The cruel paradox of love is that, it cannot be experienced without vulnerability. To open yourself to love is to risk heartbreak. To guard yourself against heartbreak is to guarantee loneliness.
After my breakup, I spent years on guard duty, more subconscious than conscious to be honest. Everything that hurt in that relationship became a lesson I carried forward, often without realizing it. I once came across a saying online that struck me: “People come into your life to be a blessing or a lesson.” I added my own twist to it: “Either is beneficial to your growth as a person.” It was a profound realization that shifted how I looked at pain. But the truth is, my guarding made me more watchful than available. I analyzed, protected and withheld. I thought it made me strong, and in some ways it did. Yet in the end, all it did was leave me empty. An emotionally detached man will never be satisfied by any number of women, just as a guarded, fearful woman will never find fulfillment in any number of men.

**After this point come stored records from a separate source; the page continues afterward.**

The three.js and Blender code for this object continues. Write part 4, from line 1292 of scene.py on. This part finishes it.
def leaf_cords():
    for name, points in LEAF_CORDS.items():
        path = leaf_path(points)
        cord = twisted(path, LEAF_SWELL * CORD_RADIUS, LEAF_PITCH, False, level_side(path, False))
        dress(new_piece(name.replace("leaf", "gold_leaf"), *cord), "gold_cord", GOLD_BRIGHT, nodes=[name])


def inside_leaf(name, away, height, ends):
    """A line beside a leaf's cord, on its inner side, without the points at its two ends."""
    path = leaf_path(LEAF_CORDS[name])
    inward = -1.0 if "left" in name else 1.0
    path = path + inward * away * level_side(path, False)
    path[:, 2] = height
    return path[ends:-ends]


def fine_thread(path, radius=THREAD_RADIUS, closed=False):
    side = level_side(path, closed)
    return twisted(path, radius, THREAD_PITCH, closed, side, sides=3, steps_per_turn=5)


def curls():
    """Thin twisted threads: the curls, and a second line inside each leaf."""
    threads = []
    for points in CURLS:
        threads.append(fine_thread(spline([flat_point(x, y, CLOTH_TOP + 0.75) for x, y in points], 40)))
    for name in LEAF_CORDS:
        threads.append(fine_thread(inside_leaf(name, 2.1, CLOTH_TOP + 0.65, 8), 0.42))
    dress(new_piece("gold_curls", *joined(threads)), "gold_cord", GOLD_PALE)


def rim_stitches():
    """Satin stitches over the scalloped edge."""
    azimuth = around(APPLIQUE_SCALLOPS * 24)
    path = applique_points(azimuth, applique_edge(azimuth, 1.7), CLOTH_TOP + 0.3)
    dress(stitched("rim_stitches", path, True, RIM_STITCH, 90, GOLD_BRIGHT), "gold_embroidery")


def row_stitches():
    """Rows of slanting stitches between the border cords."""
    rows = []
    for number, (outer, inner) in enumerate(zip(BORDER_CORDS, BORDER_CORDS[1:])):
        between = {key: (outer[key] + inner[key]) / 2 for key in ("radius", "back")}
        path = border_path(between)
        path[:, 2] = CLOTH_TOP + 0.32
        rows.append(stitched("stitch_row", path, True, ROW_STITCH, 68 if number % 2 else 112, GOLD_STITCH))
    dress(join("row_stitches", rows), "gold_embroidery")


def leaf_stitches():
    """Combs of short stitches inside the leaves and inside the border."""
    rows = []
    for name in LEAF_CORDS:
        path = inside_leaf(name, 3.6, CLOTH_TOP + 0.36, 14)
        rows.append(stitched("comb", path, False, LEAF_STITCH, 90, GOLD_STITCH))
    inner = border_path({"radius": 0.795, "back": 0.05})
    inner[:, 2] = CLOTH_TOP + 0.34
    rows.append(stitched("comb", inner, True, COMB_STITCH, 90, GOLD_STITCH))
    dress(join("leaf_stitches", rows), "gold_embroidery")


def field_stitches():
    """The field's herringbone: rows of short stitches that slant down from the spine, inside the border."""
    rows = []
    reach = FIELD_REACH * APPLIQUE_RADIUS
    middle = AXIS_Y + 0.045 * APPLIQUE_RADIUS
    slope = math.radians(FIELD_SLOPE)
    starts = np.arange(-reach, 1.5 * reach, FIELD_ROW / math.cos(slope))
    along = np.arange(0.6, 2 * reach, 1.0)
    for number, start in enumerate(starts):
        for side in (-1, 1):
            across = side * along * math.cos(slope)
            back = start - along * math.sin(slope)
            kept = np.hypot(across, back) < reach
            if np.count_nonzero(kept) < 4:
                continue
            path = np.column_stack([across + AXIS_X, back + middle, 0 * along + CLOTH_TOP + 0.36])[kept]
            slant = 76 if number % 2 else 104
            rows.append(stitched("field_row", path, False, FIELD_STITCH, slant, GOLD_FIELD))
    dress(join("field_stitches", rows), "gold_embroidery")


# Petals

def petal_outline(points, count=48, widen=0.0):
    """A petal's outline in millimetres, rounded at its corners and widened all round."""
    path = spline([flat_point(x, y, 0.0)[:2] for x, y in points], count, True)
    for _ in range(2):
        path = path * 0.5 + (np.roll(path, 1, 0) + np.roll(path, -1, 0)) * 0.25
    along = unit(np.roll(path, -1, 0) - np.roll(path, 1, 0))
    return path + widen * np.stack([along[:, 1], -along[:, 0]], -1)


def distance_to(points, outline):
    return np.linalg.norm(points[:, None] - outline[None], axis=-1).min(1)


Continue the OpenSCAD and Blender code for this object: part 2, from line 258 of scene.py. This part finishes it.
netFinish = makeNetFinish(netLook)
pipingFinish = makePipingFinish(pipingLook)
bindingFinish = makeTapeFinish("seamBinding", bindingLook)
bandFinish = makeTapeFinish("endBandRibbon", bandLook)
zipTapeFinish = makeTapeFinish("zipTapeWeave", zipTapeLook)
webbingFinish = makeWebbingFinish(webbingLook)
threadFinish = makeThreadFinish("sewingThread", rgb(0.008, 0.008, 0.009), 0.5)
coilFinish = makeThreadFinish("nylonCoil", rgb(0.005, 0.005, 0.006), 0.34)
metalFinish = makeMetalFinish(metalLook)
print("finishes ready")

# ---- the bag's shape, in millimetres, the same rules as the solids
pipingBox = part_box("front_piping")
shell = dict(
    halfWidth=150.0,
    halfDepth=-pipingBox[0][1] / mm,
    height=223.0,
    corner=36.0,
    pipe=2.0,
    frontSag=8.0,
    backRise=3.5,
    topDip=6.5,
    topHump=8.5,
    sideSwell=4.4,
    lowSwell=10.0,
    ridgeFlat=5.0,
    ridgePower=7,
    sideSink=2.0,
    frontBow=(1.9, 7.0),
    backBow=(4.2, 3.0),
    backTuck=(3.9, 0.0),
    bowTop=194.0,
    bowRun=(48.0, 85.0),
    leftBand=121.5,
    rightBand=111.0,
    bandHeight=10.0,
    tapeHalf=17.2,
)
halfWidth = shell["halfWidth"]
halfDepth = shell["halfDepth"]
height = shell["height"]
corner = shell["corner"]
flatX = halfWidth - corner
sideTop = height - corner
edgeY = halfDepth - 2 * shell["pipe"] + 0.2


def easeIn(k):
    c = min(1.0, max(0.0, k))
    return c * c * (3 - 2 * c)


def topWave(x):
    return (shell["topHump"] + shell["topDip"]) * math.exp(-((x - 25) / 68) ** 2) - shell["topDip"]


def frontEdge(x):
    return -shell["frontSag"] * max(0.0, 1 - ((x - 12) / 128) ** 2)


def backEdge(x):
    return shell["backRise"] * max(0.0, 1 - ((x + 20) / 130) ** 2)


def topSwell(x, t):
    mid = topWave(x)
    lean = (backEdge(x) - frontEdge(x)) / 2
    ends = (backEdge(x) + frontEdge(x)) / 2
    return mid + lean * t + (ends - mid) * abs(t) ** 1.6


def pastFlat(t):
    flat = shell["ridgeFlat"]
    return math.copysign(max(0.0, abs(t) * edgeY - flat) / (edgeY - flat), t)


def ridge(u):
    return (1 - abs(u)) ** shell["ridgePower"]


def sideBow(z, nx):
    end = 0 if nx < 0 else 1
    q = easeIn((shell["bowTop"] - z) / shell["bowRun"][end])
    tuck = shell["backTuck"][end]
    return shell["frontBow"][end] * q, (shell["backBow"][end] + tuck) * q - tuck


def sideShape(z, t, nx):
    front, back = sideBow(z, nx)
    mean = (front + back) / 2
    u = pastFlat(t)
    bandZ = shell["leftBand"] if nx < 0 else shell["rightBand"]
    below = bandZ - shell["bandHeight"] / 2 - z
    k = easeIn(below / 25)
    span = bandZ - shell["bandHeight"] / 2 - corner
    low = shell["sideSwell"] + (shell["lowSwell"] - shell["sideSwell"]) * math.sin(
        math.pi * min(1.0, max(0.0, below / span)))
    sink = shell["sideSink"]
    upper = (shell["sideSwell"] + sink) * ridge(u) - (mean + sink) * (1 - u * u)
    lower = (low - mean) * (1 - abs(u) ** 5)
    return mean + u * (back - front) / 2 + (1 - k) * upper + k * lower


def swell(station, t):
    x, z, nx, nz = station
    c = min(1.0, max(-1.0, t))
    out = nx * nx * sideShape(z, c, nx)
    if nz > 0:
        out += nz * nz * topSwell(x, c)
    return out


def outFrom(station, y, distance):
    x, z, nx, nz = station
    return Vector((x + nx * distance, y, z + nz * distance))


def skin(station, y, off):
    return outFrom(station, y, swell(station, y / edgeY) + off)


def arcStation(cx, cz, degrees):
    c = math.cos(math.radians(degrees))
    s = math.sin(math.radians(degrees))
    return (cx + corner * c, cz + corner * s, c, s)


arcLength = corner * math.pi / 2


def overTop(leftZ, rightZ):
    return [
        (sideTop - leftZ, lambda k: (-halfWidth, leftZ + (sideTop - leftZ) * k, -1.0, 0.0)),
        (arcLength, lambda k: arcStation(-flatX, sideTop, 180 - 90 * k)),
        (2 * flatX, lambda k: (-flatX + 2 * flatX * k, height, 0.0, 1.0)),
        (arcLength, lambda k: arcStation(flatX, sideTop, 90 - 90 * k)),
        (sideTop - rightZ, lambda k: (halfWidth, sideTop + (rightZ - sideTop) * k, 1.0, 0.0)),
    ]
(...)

And yes, it’s terrifying. Because what if you give someone your heart and they mishandle it? But what if you never give it at all? Then you’re not avoiding pain, you’re living it daily, drip by drip, in the absence of intimacy.
So here’s the invitation, check your patterns and be brutally honest with yourself because if you can’t be, how can you ever be honest with someone else? Are you ghosting when things get too close? Do you find yourself over-analyzing every small flaw in someone new? Are you making lists so long that no human being could possibly qualify?
These aren’t signs of “high standards,” but of old wounds still steering the ship. And the first step to healing isn’t finding the perfect partner, it’s recognizing when you’ve become your own biggest obstacle.
Love isn’t for the fearless. It’s for the brave. And bravery isn’t the absence of fear, it’s the decision to open anyway, scars and all.